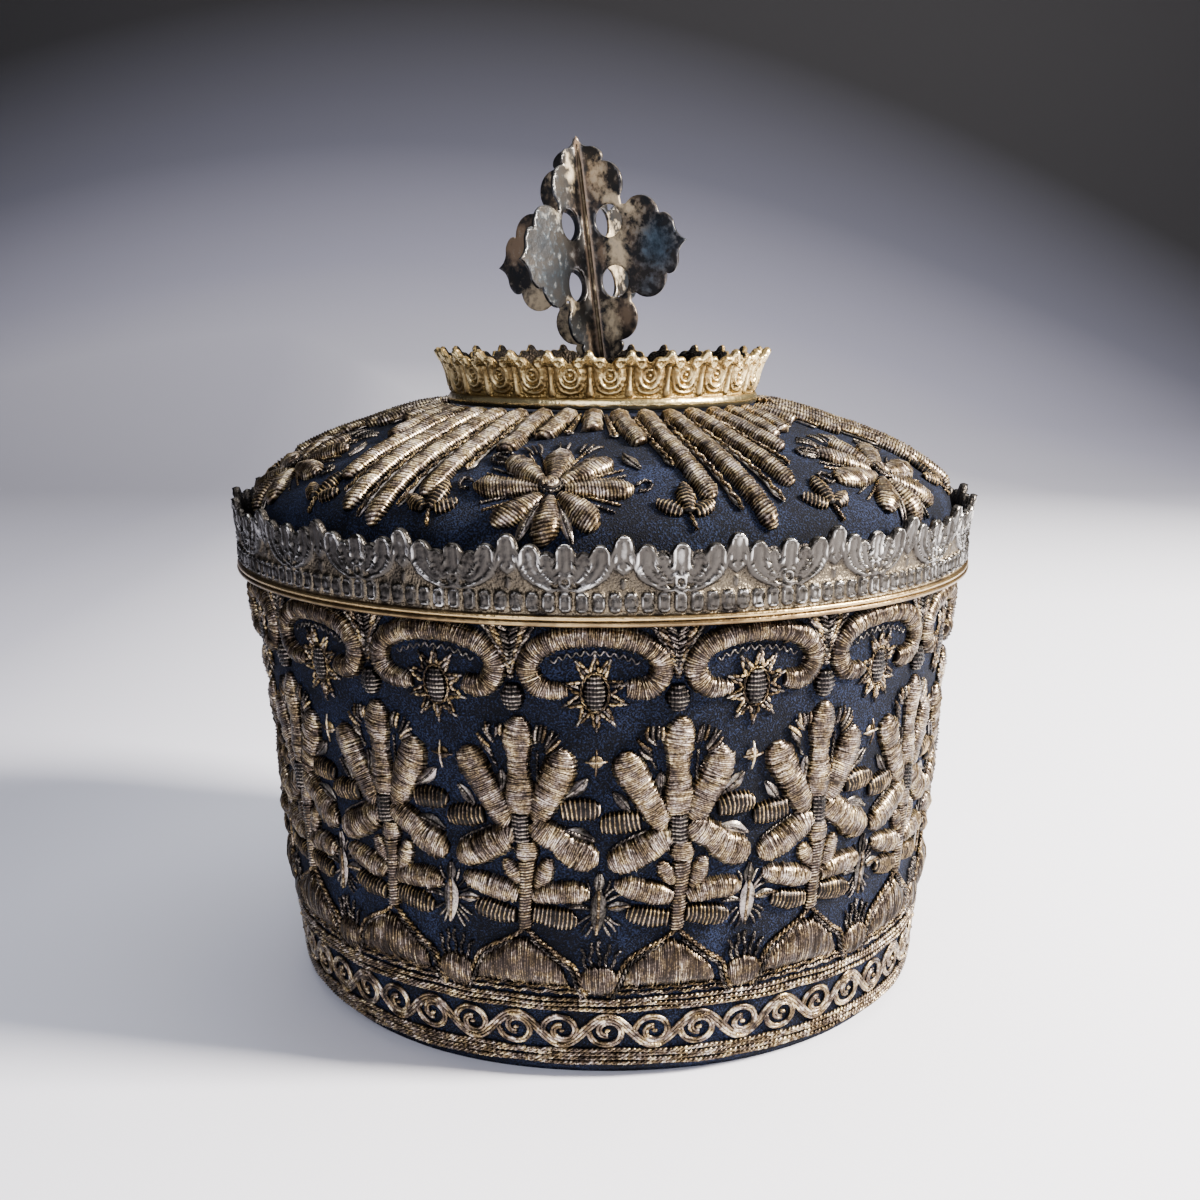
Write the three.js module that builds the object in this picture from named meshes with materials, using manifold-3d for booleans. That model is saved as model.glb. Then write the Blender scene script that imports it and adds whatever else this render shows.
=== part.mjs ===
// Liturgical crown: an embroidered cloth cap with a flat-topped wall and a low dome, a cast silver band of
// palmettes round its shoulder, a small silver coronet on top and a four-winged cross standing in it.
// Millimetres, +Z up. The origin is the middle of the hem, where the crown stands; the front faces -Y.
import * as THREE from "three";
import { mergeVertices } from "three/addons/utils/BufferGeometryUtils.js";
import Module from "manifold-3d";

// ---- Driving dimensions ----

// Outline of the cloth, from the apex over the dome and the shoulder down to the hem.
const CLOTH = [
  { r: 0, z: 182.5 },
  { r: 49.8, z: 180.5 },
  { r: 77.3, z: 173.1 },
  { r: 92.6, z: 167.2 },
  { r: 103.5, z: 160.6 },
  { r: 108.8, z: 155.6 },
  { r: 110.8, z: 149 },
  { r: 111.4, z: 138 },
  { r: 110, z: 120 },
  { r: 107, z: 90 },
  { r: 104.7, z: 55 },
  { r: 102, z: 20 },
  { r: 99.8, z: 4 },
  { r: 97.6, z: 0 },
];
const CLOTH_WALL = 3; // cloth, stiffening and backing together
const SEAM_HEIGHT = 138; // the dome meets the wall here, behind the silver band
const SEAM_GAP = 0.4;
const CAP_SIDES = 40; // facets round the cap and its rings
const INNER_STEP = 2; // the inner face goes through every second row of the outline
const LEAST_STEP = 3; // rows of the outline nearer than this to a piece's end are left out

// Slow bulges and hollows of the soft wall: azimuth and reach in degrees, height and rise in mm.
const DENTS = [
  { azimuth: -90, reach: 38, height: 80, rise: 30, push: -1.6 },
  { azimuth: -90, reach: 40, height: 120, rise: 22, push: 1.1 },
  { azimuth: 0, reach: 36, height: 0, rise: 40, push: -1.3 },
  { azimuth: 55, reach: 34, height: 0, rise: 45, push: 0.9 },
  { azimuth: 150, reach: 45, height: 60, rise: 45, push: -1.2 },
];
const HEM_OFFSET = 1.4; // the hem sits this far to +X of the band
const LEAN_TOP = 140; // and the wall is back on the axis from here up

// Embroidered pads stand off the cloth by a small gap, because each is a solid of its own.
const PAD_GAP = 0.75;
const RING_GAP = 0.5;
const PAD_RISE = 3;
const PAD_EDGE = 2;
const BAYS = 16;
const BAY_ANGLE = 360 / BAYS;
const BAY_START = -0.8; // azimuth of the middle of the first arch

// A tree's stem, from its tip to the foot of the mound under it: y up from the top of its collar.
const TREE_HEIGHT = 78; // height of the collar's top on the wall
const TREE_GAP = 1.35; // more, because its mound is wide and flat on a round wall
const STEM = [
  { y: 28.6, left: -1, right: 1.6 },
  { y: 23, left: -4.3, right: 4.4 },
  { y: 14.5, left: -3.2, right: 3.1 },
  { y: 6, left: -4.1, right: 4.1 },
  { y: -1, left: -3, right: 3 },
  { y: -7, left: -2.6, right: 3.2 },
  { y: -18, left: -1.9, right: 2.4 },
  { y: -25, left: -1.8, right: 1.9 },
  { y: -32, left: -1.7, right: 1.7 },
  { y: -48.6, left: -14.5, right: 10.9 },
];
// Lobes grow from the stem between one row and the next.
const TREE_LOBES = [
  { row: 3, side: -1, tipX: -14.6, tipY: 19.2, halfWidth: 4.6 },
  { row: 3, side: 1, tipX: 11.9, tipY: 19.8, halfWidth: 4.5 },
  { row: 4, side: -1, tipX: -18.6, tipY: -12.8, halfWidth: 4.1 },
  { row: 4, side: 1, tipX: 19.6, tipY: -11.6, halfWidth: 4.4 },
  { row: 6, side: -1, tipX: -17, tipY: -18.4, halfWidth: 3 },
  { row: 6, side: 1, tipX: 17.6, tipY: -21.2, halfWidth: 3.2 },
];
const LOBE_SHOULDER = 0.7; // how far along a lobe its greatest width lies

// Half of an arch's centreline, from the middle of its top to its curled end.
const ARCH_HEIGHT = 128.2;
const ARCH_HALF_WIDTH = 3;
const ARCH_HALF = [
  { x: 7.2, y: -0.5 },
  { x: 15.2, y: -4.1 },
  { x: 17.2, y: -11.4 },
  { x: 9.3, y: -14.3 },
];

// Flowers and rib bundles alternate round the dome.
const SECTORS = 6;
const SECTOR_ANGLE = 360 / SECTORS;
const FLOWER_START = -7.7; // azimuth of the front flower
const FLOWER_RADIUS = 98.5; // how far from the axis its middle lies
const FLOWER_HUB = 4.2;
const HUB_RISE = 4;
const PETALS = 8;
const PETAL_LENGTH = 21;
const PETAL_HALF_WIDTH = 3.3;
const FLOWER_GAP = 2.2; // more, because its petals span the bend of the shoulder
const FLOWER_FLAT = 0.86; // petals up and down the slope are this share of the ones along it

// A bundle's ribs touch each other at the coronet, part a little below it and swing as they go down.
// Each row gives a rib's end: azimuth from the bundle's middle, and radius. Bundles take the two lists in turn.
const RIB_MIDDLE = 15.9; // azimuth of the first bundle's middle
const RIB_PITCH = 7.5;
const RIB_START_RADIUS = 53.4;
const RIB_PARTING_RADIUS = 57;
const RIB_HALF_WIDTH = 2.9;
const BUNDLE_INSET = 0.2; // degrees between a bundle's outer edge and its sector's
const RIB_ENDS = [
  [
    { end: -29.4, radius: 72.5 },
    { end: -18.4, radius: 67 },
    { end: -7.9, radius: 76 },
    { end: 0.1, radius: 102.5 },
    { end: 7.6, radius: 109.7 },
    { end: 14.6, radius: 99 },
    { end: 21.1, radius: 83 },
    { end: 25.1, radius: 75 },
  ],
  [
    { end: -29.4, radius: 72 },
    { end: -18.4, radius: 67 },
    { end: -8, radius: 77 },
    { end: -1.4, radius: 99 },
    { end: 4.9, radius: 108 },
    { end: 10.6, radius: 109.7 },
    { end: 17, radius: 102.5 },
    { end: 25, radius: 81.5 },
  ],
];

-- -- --

Take the listing above and write it out again exactly.

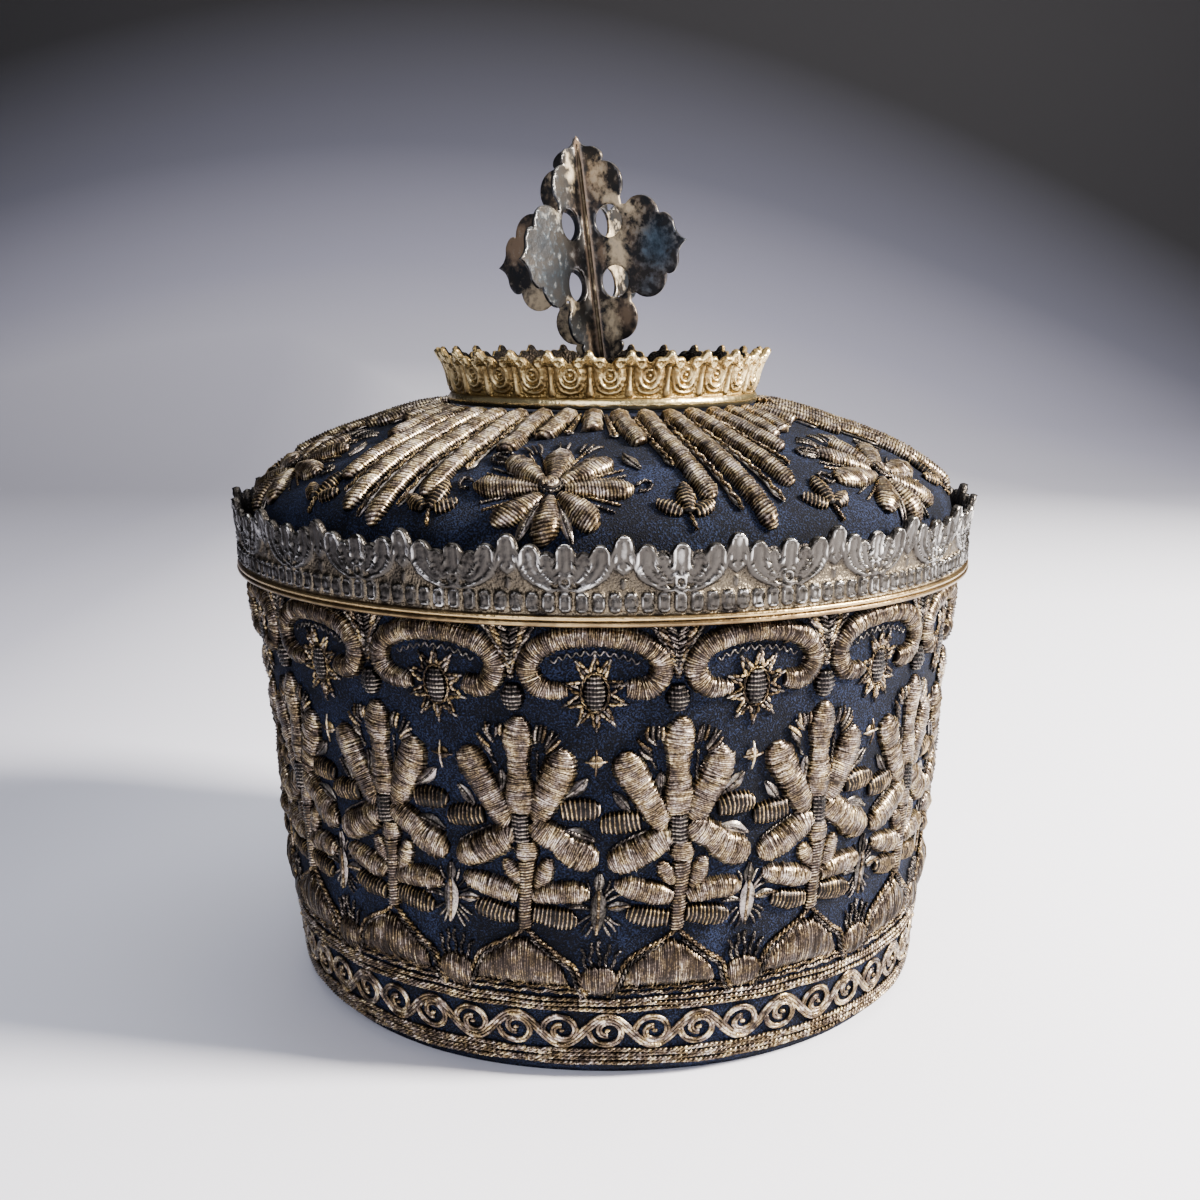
Write the three.js module that builds the object in this picture from named meshes with materials, using manifold-3d for booleans. That model is saved as model.glb. Then write the Blender scene script that imports it and adds whatever else this render shows.
=== part.mjs ===
// Liturgical crown: an embroidered cloth cap with a flat-topped wall and a low dome, a cast silver band of
// palmettes round its shoulder, a small silver coronet on top and a four-winged cross standing in it.
// Millimetres, +Z up. The origin is the middle of the hem, where the crown stands; the front faces -Y.
import * as THREE from "three";
import { mergeVertices } from "three/addons/utils/BufferGeometryUtils.js";
import Module from "manifold-3d";

// ---- Driving dimensions ----

// Outline of the cloth, from the apex over the dome and the shoulder down to the hem.
const CLOTH = [
  { r: 0, z: 182.5 },
  { r: 49.8, z: 180.5 },
  { r: 77.3, z: 173.1 },
  { r: 92.6, z: 167.2 },
  { r: 103.5, z: 160.6 },
  { r: 108.8, z: 155.6 },
  { r: 110.8, z: 149 },
  { r: 111.4, z: 138 },
  { r: 110, z: 120 },
  { r: 107, z: 90 },
  { r: 104.7, z: 55 },
  { r: 102, z: 20 },
  { r: 99.8, z: 4 },
  { r: 97.6, z: 0 },
];
const CLOTH_WALL = 3; // cloth, stiffening and backing together
const SEAM_HEIGHT = 138; // the dome meets the wall here, behind the silver band
const SEAM_GAP = 0.4;
const CAP_SIDES = 40; // facets round the cap and its rings
const INNER_STEP = 2; // the inner face goes through every second row of the outline
const LEAST_STEP = 3; // rows of the outline nearer than this to a piece's end are left out

// Slow bulges and hollows of the soft wall: azimuth and reach in degrees, height and rise in mm.
const DENTS = [
  { azimuth: -90, reach: 38, height: 80, rise: 30, push: -1.6 },
  { azimuth: -90, reach: 40, height: 120, rise: 22, push: 1.1 },
  { azimuth: 0, reach: 36, height: 0, rise: 40, push: -1.3 },
  { azimuth: 55, reach: 34, height: 0, rise: 45, push: 0.9 },
  { azimuth: 150, reach: 45, height: 60, rise: 45, push: -1.2 },
];
const HEM_OFFSET = 1.4; // the hem sits this far to +X of the band
const LEAN_TOP = 140; // and the wall is back on the axis from here up

// Embroidered pads stand off the cloth by a small gap, because each is a solid of its own.
const PAD_GAP = 0.75;
const RING_GAP = 0.5;
const PAD_RISE = 3;
const PAD_EDGE = 2;
const BAYS = 16;
const BAY_ANGLE = 360 / BAYS;
const BAY_START = -0.8; // azimuth of the middle of the first arch

// A tree's stem, from its tip to the foot of the mound under it: y up from the top of its collar.
const TREE_HEIGHT = 78; // height of the collar's top on the wall
const TREE_GAP = 1.35; // more, because its mound is wide and flat on a round wall
const STEM = [
  { y: 28.6, left: -1, right: 1.6 },
  { y: 23, left: -4.3, right: 4.4 },
  { y: 14.5, left: -3.2, right: 3.1 },
  { y: 6, left: -4.1, right: 4.1 },
  { y: -1, left: -3, right: 3 },
  { y: -7, left: -2.6, right: 3.2 },
  { y: -18, left: -1.9, right: 2.4 },
  { y: -25, left: -1.8, right: 1.9 },
  { y: -32, left: -1.7, right: 1.7 },
  { y: -48.6, left: -14.5, right: 10.9 },
];
// Lobes grow from the stem between one row and the next.
const TREE_LOBES = [
  { row: 3, side: -1, tipX: -14.6, tipY: 19.2, halfWidth: 4.6 },
  { row: 3, side: 1, tipX: 11.9, tipY: 19.8, halfWidth: 4.5 },
  { row: 4, side: -1, tipX: -18.6, tipY: -12.8, halfWidth: 4.1 },
  { row: 4, side: 1, tipX: 19.6, tipY: -11.6, halfWidth: 4.4 },
  { row: 6, side: -1, tipX: -17, tipY: -18.4, halfWidth: 3 },
  { row: 6, side: 1, tipX: 17.6, tipY: -21.2, halfWidth: 3.2 },
];
const LOBE_SHOULDER = 0.7; // how far along a lobe its greatest width lies

// Half of an arch's centreline, from the middle of its top to its curled end.
const ARCH_HEIGHT = 128.2;
const ARCH_HALF_WIDTH = 3;
const ARCH_HALF = [
  { x: 7.2, y: -0.5 },
  { x: 15.2, y: -4.1 },
  { x: 17.2, y: -11.4 },
  { x: 9.3, y: -14.3 },
];

// Flowers and rib bundles alternate round the dome.
const SECTORS = 6;
const SECTOR_ANGLE = 360 / SECTORS;
const FLOWER_START = -7.7; // azimuth of the front flower
const FLOWER_RADIUS = 98.5; // how far from the axis its middle lies
const FLOWER_HUB = 4.2;
const HUB_RISE = 4;
const PETALS = 8;
const PETAL_LENGTH = 21;
const PETAL_HALF_WIDTH = 3.3;
const FLOWER_GAP = 2.2; // more, because its petals span the bend of the shoulder
const FLOWER_FLAT = 0.86; // petals up and down the slope are this share of the ones along it

// A bundle's ribs touch each other at the coronet, part a little below it and swing as they go down.
// Each row gives a rib's end: azimuth from the bundle's middle, and radius. Bundles take the two lists in turn.
const RIB_MIDDLE = 15.9; // azimuth of the first bundle's middle
const RIB_PITCH = 7.5;
const RIB_START_RADIUS = 53.4;
const RIB_PARTING_RADIUS = 57;
const RIB_HALF_WIDTH = 2.9;
const BUNDLE_INSET = 0.2; // degrees between a bundle's outer edge and its sector's
const RIB_ENDS = [
  [
    { end: -29.4, radius: 72.5 },
    { end: -18.4, radius: 67 },
    { end: -7.9, radius: 76 },
    { end: 0.1, radius: 102.5 },
    { end: 7.6, radius: 109.7 },
    { end: 14.6, radius: 99 },
    { end: 21.1, radius: 83 },
    { end: 25.1, radius: 75 },
  ],
  [
    { end: -29.4, radius: 72 },
    { end: -18.4, radius: 67 },
    { end: -8, radius: 77 },
    { end: -1.4, radius: 99 },
    { end: 4.9, radius: 108 },
    { end: 10.6, radius: 109.7 },
    { end: 17, radius: 102.5 },
    { end: 25, radius: 81.5 },
  ],
];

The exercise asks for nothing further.